■ SOURCE MATERIAL ■

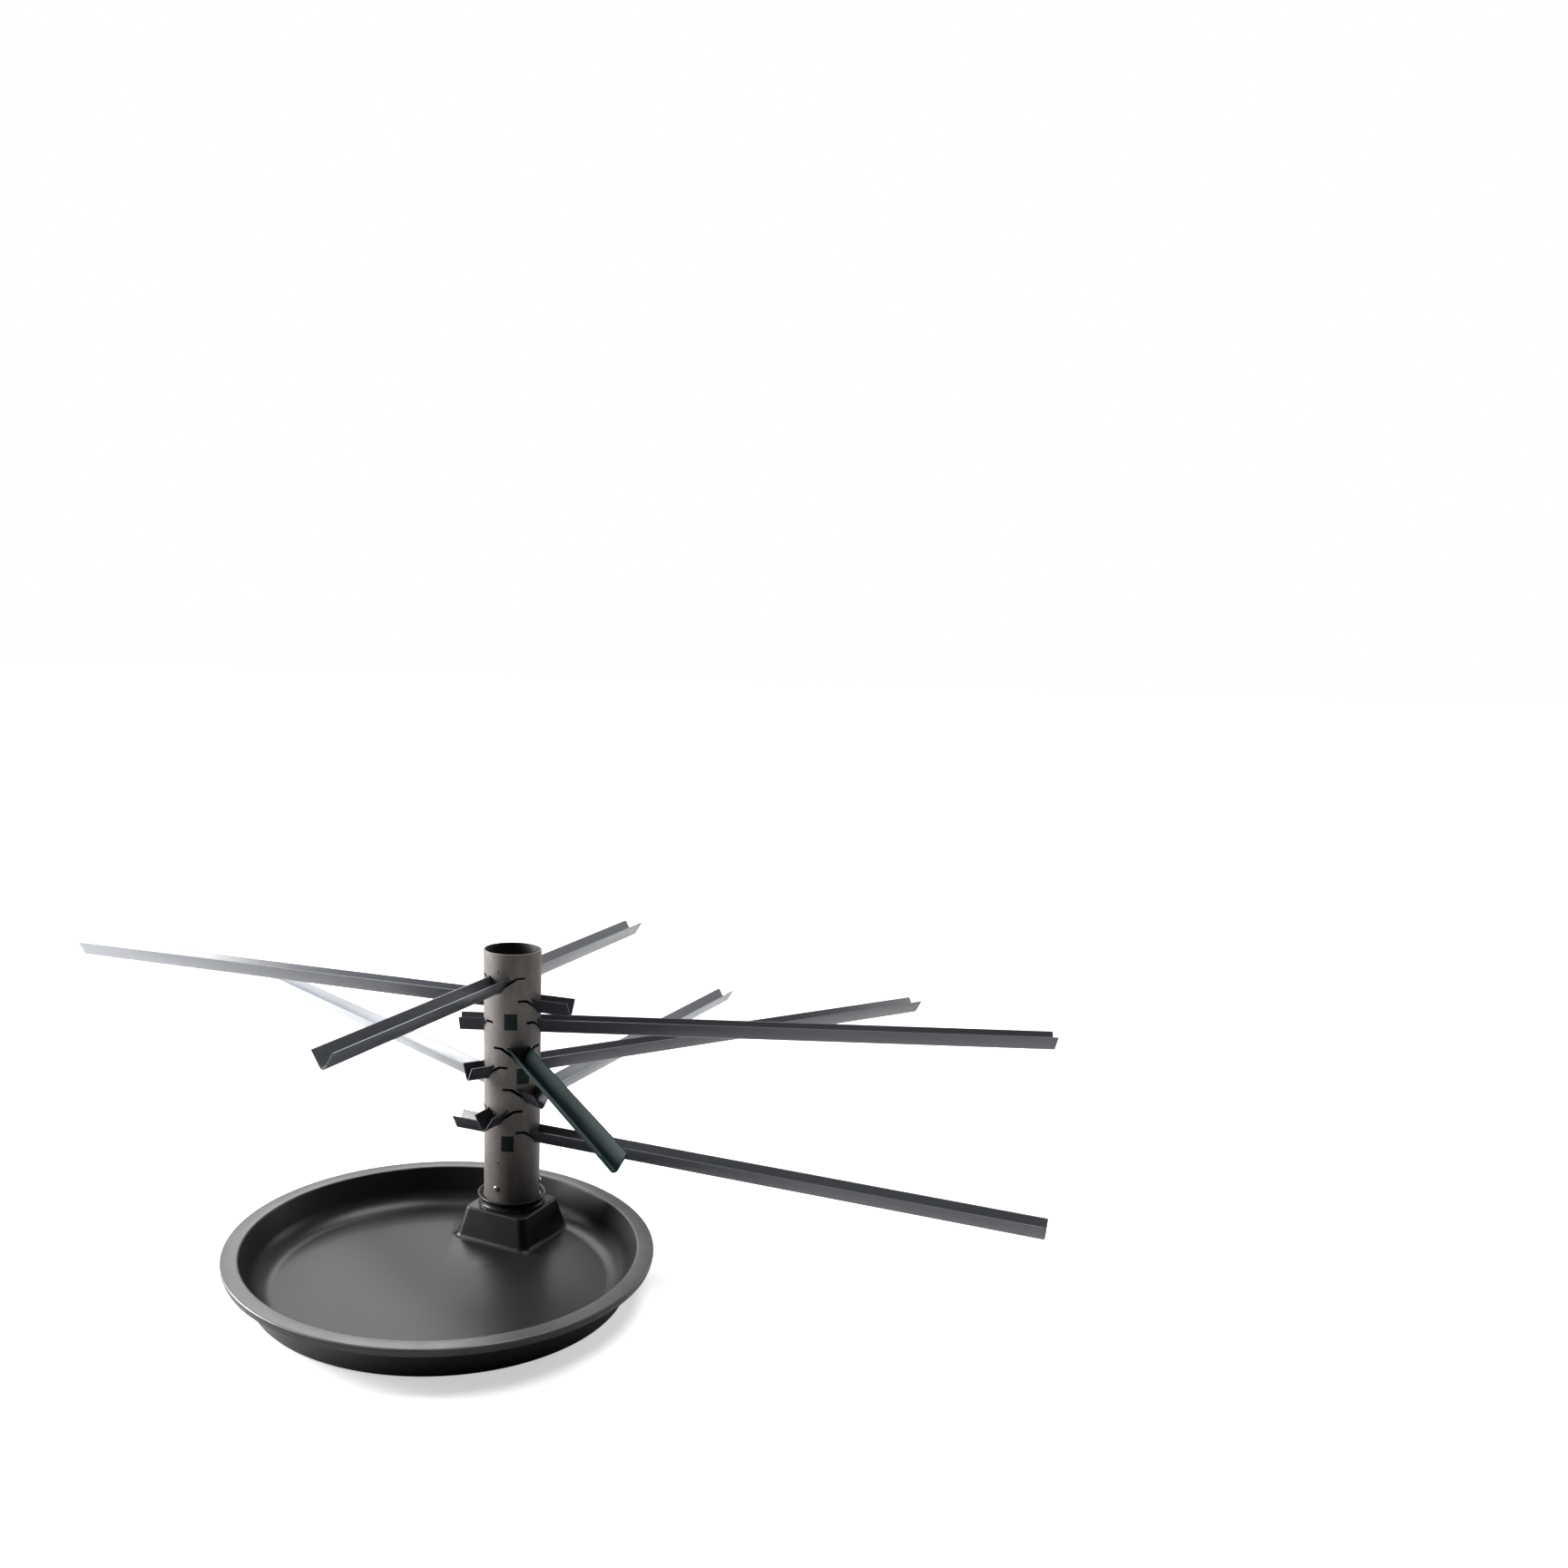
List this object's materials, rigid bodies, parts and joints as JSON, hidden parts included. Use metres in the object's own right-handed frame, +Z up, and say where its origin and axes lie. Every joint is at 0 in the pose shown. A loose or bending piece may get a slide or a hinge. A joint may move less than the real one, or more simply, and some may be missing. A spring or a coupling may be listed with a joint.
{
  "type": "turning arm stand with basin",
  "caption": "Low free-standing post with level V-channel arms slid through slits in a turning round mast, set in the off-centre foot of a shallow round drip basin.",
  "frame": {"origin": "on the mast's axis at floor level, on the underside of the foot's cover", "axes": "+Z up along the mast; the basin's centre lies 162.3 mm from the mast at 242.6 degrees from +X, counter-clockwise seen from above; arm_3's long side points close to +X"},
  "size_m": [1.3678, 1.05, 0.4],
  "materials": {
    "basin_black": "soft-sheen moulded, dark brownish black",
    "socket_black": "moulded, satin black",
    "mast_grey": "matt warm grey pipe with a faint speckle",
    "arm_slate": "satin dark slate grey, drawn along its length",
    "arm_green": "satin very dark green",
    "marker_green": "satin dark green",
    "plated_steel": "zinc plated",
    "acetal_black": "black acetal"
  },
  "bodies": {
    "base": {"basin": "basin_black", "mast_socket": "socket_black", "socket_bolts": "plated_steel", "bolt_washers": "plated_steel", "backing_plate": "plated_steel", "base_cover": "socket_black", "cover_screws": "plated_steel", "thrust_washer": "acetal_black"},
    "mast": {"mast_tube": "mast_grey", "mast_collar": "socket_black", "swivel_bush": "acetal_black", "mast_screws": "plated_steel", "upper_marker": "marker_green", "middle_marker": "marker_green", "lower_marker": "marker_green"},
    "arm_1": {"arm_1": "arm_slate"},
    "arm_2": {"arm_2": "arm_slate"},
    "arm_3": {"arm_3": "arm_slate"},
    "arm_4": {"arm_4": "arm_green"},
    "arm_5": {"arm_5": "arm_slate"},
    "arm_6": {"arm_6": "arm_slate"},
    "arm_7": {"arm_7": "arm_slate"},
    "arm_8": {"arm_8": "arm_slate"}
  },
  "joints": [
    {"name": "mast_turn", "type": "hinge", "parent": "base", "child": "mast", "pos_m": [0, 0, 0.2], "axis": [0, 0, 1], "continuous": true},
    {"name": "arm_1_slide", "type": "slide", "parent": "mast", "child": "arm_1", "axis": [-0.4083, -0.9128, 0], "range_m": [-0.349, 0.329]},
    {"name": "arm_2_slide", "type": "slide", "parent": "mast", "child": "arm_2", "axis": [-0.9403, 0.3404, 0], "range_m": [-0.645, 0.033]},
    {"name": "arm_3_slide", "type": "slide", "parent": "mast", "child": "arm_3", "axis": [0.9998, -0.0209, 0], "range_m": [-0.659, 0.019]},
    {"name": "arm_4_slide", "type": "slide", "parent": "mast", "child": "arm_4", "axis": [0.342, -0.9397, 0], "range_m": [-0.369, 0.018]},
    {"name": "arm_5_slide", "type": "slide", "parent": "mast", "child": "arm_5", "axis": [0.8517, 0.524, 0], "range_m": [-0.663, 0.015]},
    {"name": "arm_6_slide", "type": "slide", "parent": "mast", "child": "arm_6", "axis": [-0.6468, 0.7627, 0], "range_m": [-0.661, 0.017]},
    {"name": "arm_7_slide", "type": "slide", "parent": "mast", "child": "arm_7", "axis": [0.4555, 0.8902, 0], "range_m": [-0.66, 0.018]},
    {"name": "arm_8_slide", "type": "slide", "parent": "mast", "child": "arm_8", "axis": [0.9171, -0.3987, 0], "range_m": [-0.644, 0.034]}
  ]
}
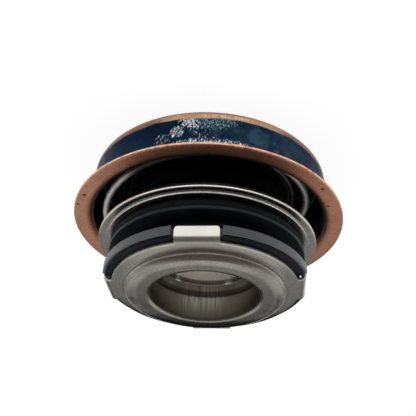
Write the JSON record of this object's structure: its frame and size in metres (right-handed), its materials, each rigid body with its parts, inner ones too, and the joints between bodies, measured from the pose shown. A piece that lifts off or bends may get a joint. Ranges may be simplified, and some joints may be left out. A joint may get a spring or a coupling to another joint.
{
  "type": "mechanical seal",
  "caption": "Cartridge face seal for a pump shaft: flanged copper-coloured cup, coil spring, rubber bellows, carbon ring and a flanged steel sleeve with drive tabs.",
  "frame": {"origin": "on the shaft axis, at the outside of the closed end of the case", "axes": "+Z along the shaft axis from the closed end of the case towards the sleeve's boss, +X towards the side that the middle coils of the spring lean to"},
  "size_m": [0.0414, 0.0414, 0.0205],
  "materials": {
    "copper": "drawn copper alloy sheet, satin, with small dark marks and nicks",
    "sealant": "blue paint-like sealant, glossy and uneven",
    "stainless": "drawn stainless sheet, satin, bright at the bends",
    "retainer_steel": "pressed stainless sheet, satin, with a bright rim",
    "seat_steel": "pressed steel ring, dull",
    "spring_wire": "drawn stainless spring wire",
    "carbon": "machined carbon graphite, dull",
    "ceramic": "lapped grey ceramic, dull on its rim",
    "rubber": "moulded black rubber, matt"
  },
  "bodies": {
    "housing": {"case": "copper", "sealant_band": "sealant", "spring_seat": "seat_steel", "bellows": "rubber", "spring": "spring_wire"},
    "head": {"carbon_ring": "carbon", "front_retainer": "retainer_steel"},
    "rotor": {"sleeve": "stainless", "mating_ring": "ceramic", "ring_cup": "rubber"}
  },
  "joints": [
    {"name": "face_travel", "type": "slide", "parent": "housing", "child": "head", "axis": [0, 0, 1], "range_m": [-0.0022, 0], "stiffness_N_per_m": 1500, "springref_m": 0.001, "deforming": ["spring", "bellows"]},
    {"name": "shaft_spin", "type": "hinge", "parent": "head", "child": "rotor", "pos_m": [0, 0, 0.017], "axis": [0, 0, 1], "continuous": true}
  ]
}
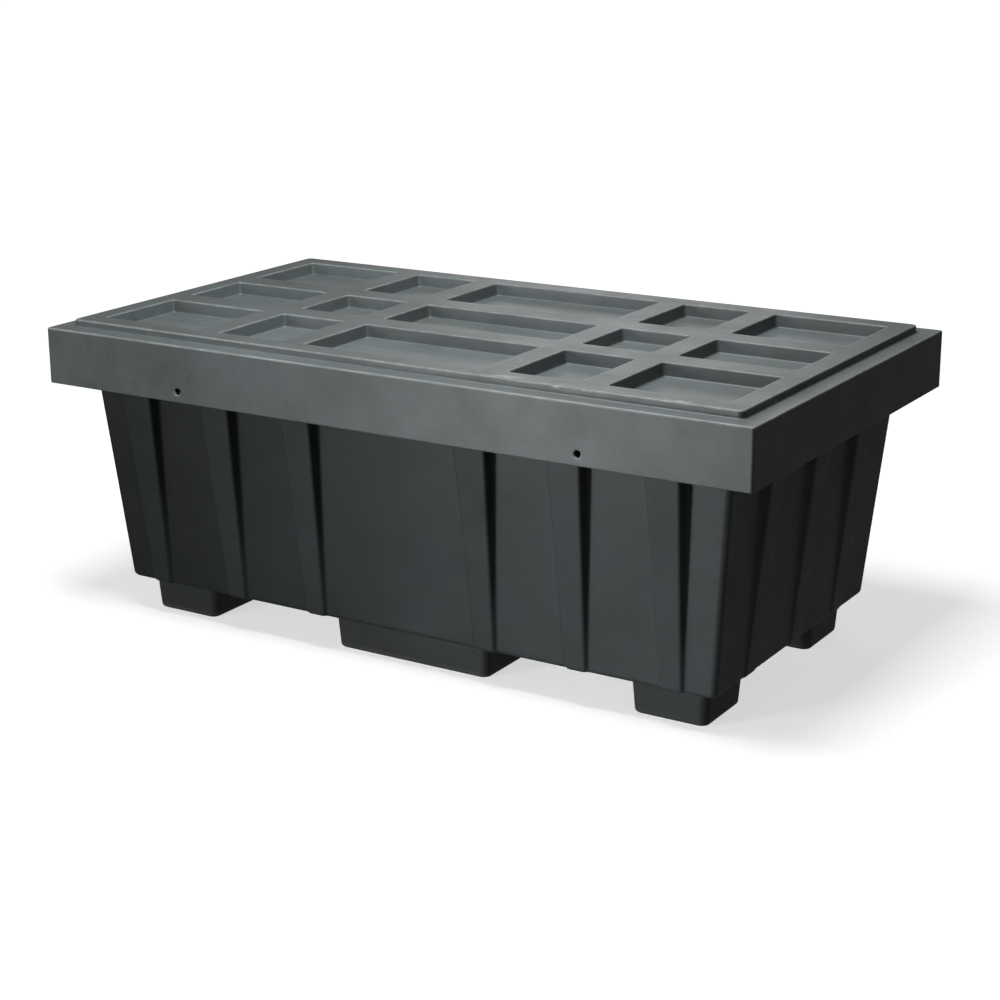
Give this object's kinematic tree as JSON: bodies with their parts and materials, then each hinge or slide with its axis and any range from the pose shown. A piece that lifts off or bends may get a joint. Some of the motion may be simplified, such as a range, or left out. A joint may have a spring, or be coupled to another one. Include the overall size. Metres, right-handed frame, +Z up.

■ WHAT NEEDS TO BE DONE ■
Copy out the whole listing, exactly as written.

■ THE OUTPUT ■
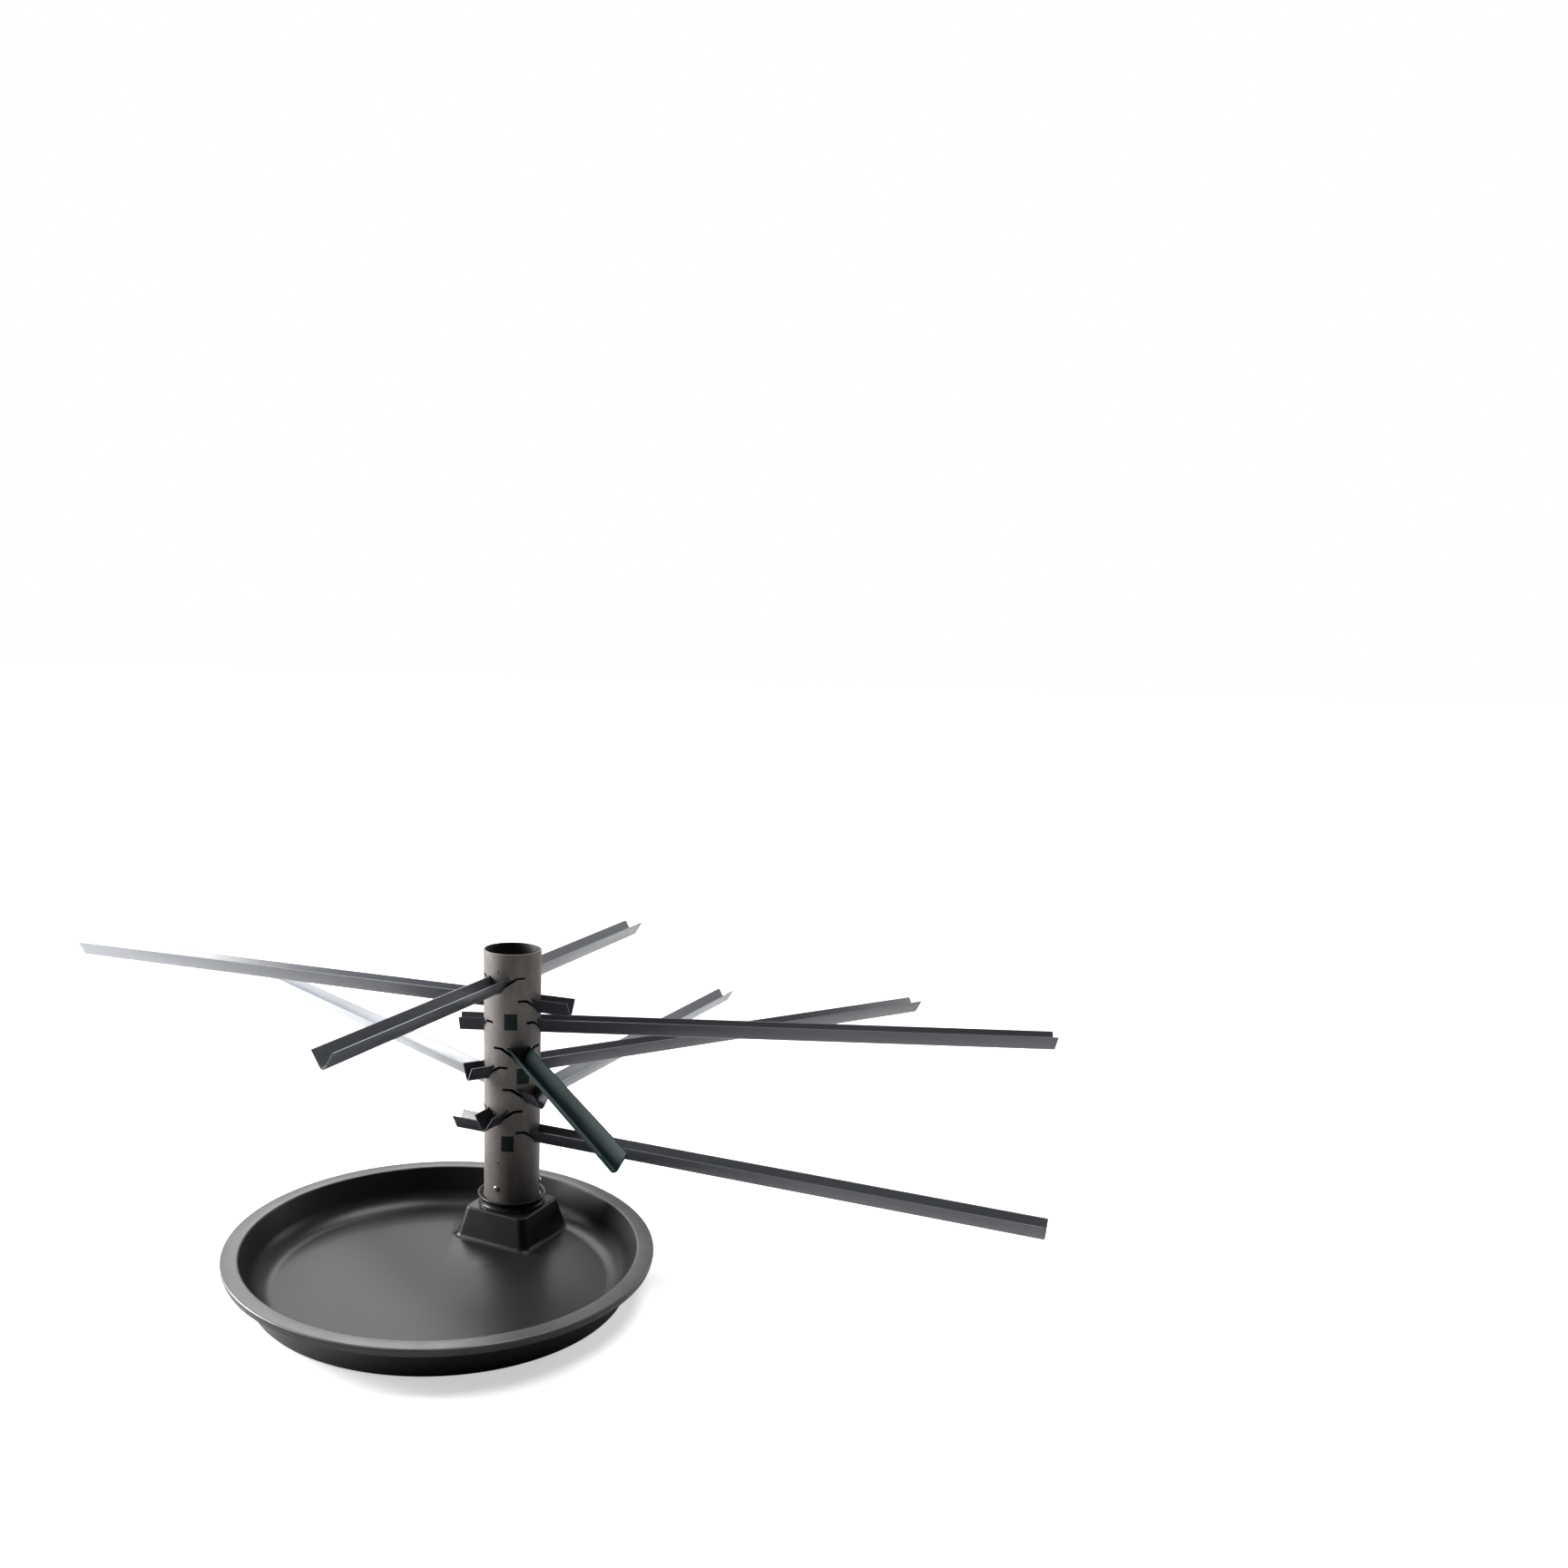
List this object's materials, rigid bodies, parts and joints as JSON, hidden parts included. Use metres in the object's own right-handed frame, +Z up, and say where its origin and axes lie. Every joint is at 0 in the pose shown. A loose or bending piece may get a slide or a hinge. A joint may move less than the real one, or more simply, and some may be missing. A spring or a coupling may be listed with a joint.
{
  "type": "turning arm stand with basin",
  "caption": "Low free-standing post with level V-channel arms slid through slits in a turning round mast, set in the off-centre foot of a shallow round drip basin.",
  "frame": {"origin": "on the mast's axis at floor level, on the underside of the foot's cover", "axes": "+Z up along the mast; the basin's centre lies 162.3 mm from the mast at 242.6 degrees from +X, counter-clockwise seen from above; arm_3's long side points close to +X"},
  "size_m": [1.3678, 1.05, 0.4],
  "materials": {
    "basin_black": "soft-sheen moulded, dark brownish black",
    "socket_black": "moulded, satin black",
    "mast_grey": "matt warm grey pipe with a faint speckle",
    "arm_slate": "satin dark slate grey, drawn along its length",
    "arm_green": "satin very dark green",
    "marker_green": "satin dark green",
    "plated_steel": "zinc plated",
    "acetal_black": "black acetal"
  },
  "bodies": {
    "base": {"basin": "basin_black", "mast_socket": "socket_black", "socket_bolts": "plated_steel", "bolt_washers": "plated_steel", "backing_plate": "plated_steel", "base_cover": "socket_black", "cover_screws": "plated_steel", "thrust_washer": "acetal_black"},
    "mast": {"mast_tube": "mast_grey", "mast_collar": "socket_black", "swivel_bush": "acetal_black", "mast_screws": "plated_steel", "upper_marker": "marker_green", "middle_marker": "marker_green", "lower_marker": "marker_green"},
    "arm_1": {"arm_1": "arm_slate"},
    "arm_2": {"arm_2": "arm_slate"},
    "arm_3": {"arm_3": "arm_slate"},
    "arm_4": {"arm_4": "arm_green"},
    "arm_5": {"arm_5": "arm_slate"},
    "arm_6": {"arm_6": "arm_slate"},
    "arm_7": {"arm_7": "arm_slate"},
    "arm_8": {"arm_8": "arm_slate"}
  },
  "joints": [
    {"name": "mast_turn", "type": "hinge", "parent": "base", "child": "mast", "pos_m": [0, 0, 0.2], "axis": [0, 0, 1], "continuous": true},
    {"name": "arm_1_slide", "type": "slide", "parent": "mast", "child": "arm_1", "axis": [-0.4083, -0.9128, 0], "range_m": [-0.349, 0.329]},
    {"name": "arm_2_slide", "type": "slide", "parent": "mast", "child": "arm_2", "axis": [-0.9403, 0.3404, 0], "range_m": [-0.645, 0.033]},
    {"name": "arm_3_slide", "type": "slide", "parent": "mast", "child": "arm_3", "axis": [0.9998, -0.0209, 0], "range_m": [-0.659, 0.019]},
    {"name": "arm_4_slide", "type": "slide", "parent": "mast", "child": "arm_4", "axis": [0.342, -0.9397, 0], "range_m": [-0.369, 0.018]},
    {"name": "arm_5_slide", "type": "slide", "parent": "mast", "child": "arm_5", "axis": [0.8517, 0.524, 0], "range_m": [-0.663, 0.015]},
    {"name": "arm_6_slide", "type": "slide", "parent": "mast", "child": "arm_6", "axis": [-0.6468, 0.7627, 0], "range_m": [-0.661, 0.017]},
    {"name": "arm_7_slide", "type": "slide", "parent": "mast", "child": "arm_7", "axis": [0.4555, 0.8902, 0], "range_m": [-0.66, 0.018]},
    {"name": "arm_8_slide", "type": "slide", "parent": "mast", "child": "arm_8", "axis": [0.9171, -0.3987, 0], "range_m": [-0.644, 0.034]}
  ]
}
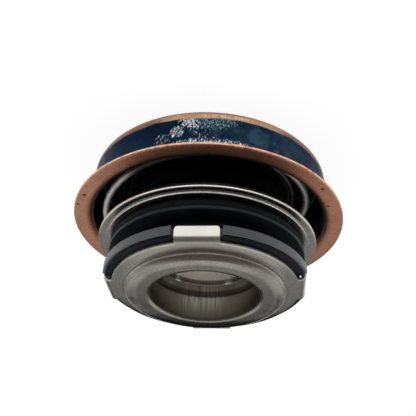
Write the JSON record of this object's structure: its frame and size in metres (right-handed), its materials, each rigid body with its parts, inner ones too, and the joints between bodies, measured from the pose shown. A piece that lifts off or bends may get a joint. Ranges may be simplified, and some joints may be left out. A joint may get a spring or a coupling to another joint.
{
  "type": "mechanical seal",
  "caption": "Cartridge face seal for a pump shaft: flanged copper-coloured cup, coil spring, rubber bellows, carbon ring and a flanged steel sleeve with drive tabs.",
  "frame": {"origin": "on the shaft axis, at the outside of the closed end of the case", "axes": "+Z along the shaft axis from the closed end of the case towards the sleeve's boss, +X towards the side that the middle coils of the spring lean to"},
  "size_m": [0.0414, 0.0414, 0.0205],
  "materials": {
    "copper": "drawn copper alloy sheet, satin, with small dark marks and nicks",
    "sealant": "blue paint-like sealant, glossy and uneven",
    "stainless": "drawn stainless sheet, satin, bright at the bends",
    "retainer_steel": "pressed stainless sheet, satin, with a bright rim",
    "seat_steel": "pressed steel ring, dull",
    "spring_wire": "drawn stainless spring wire",
    "carbon": "machined carbon graphite, dull",
    "ceramic": "lapped grey ceramic, dull on its rim",
    "rubber": "moulded black rubber, matt"
  },
  "bodies": {
    "housing": {"case": "copper", "sealant_band": "sealant", "spring_seat": "seat_steel", "bellows": "rubber", "spring": "spring_wire"},
    "head": {"carbon_ring": "carbon", "front_retainer": "retainer_steel"},
    "rotor": {"sleeve": "stainless", "mating_ring": "ceramic", "ring_cup": "rubber"}
  },
  "joints": [
    {"name": "face_travel", "type": "slide", "parent": "housing", "child": "head", "axis": [0, 0, 1], "range_m": [-0.0022, 0], "stiffness_N_per_m": 1500, "springref_m": 0.001, "deforming": ["spring", "bellows"]},
    {"name": "shaft_spin", "type": "hinge", "parent": "head", "child": "rotor", "pos_m": [0, 0, 0.017], "axis": [0, 0, 1], "continuous": true}
  ]
}
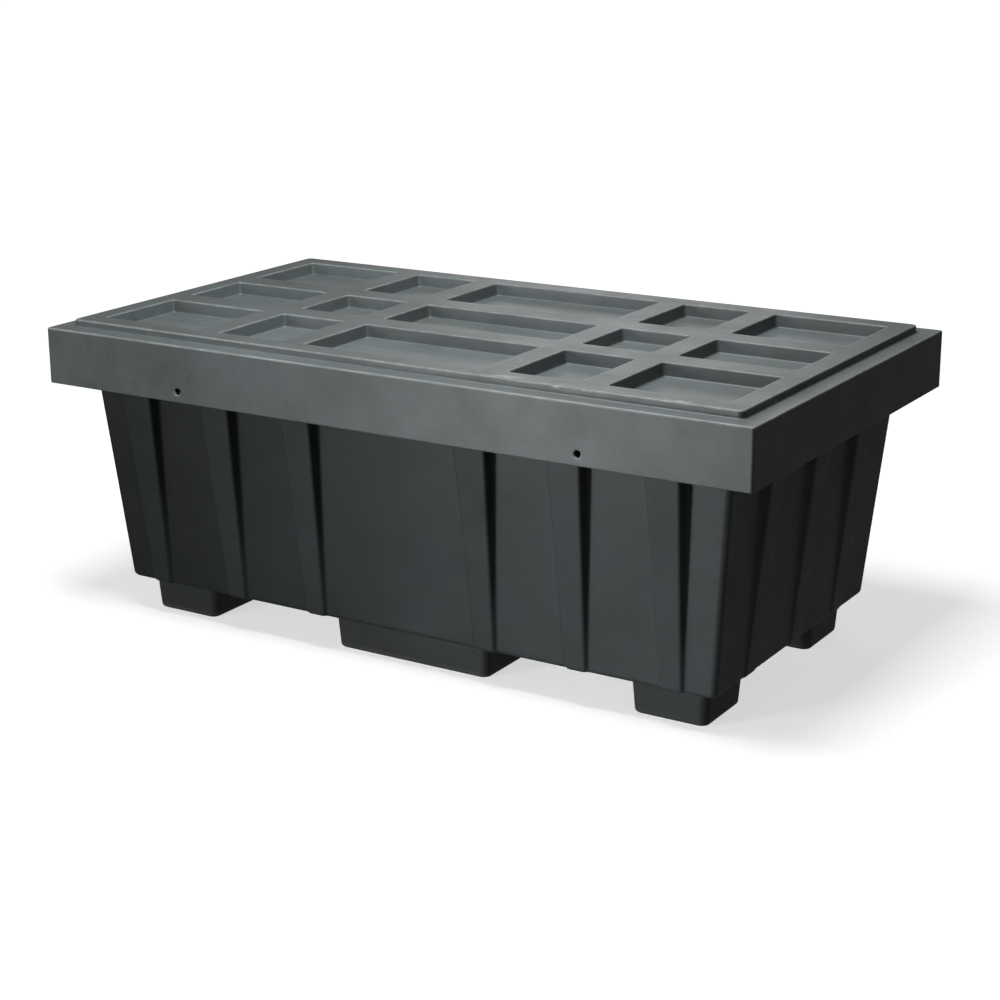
Give this object's kinematic tree as JSON: bodies with their parts and materials, then each hinge or slide with its axis and any range from the pose shown. A piece that lifts off or bends may get a joint. Some of the motion may be simplified, such as a range, or left out. A joint may have a spring, or be coupled to another one. Include the overall size. Metres, right-handed frame, +Z up.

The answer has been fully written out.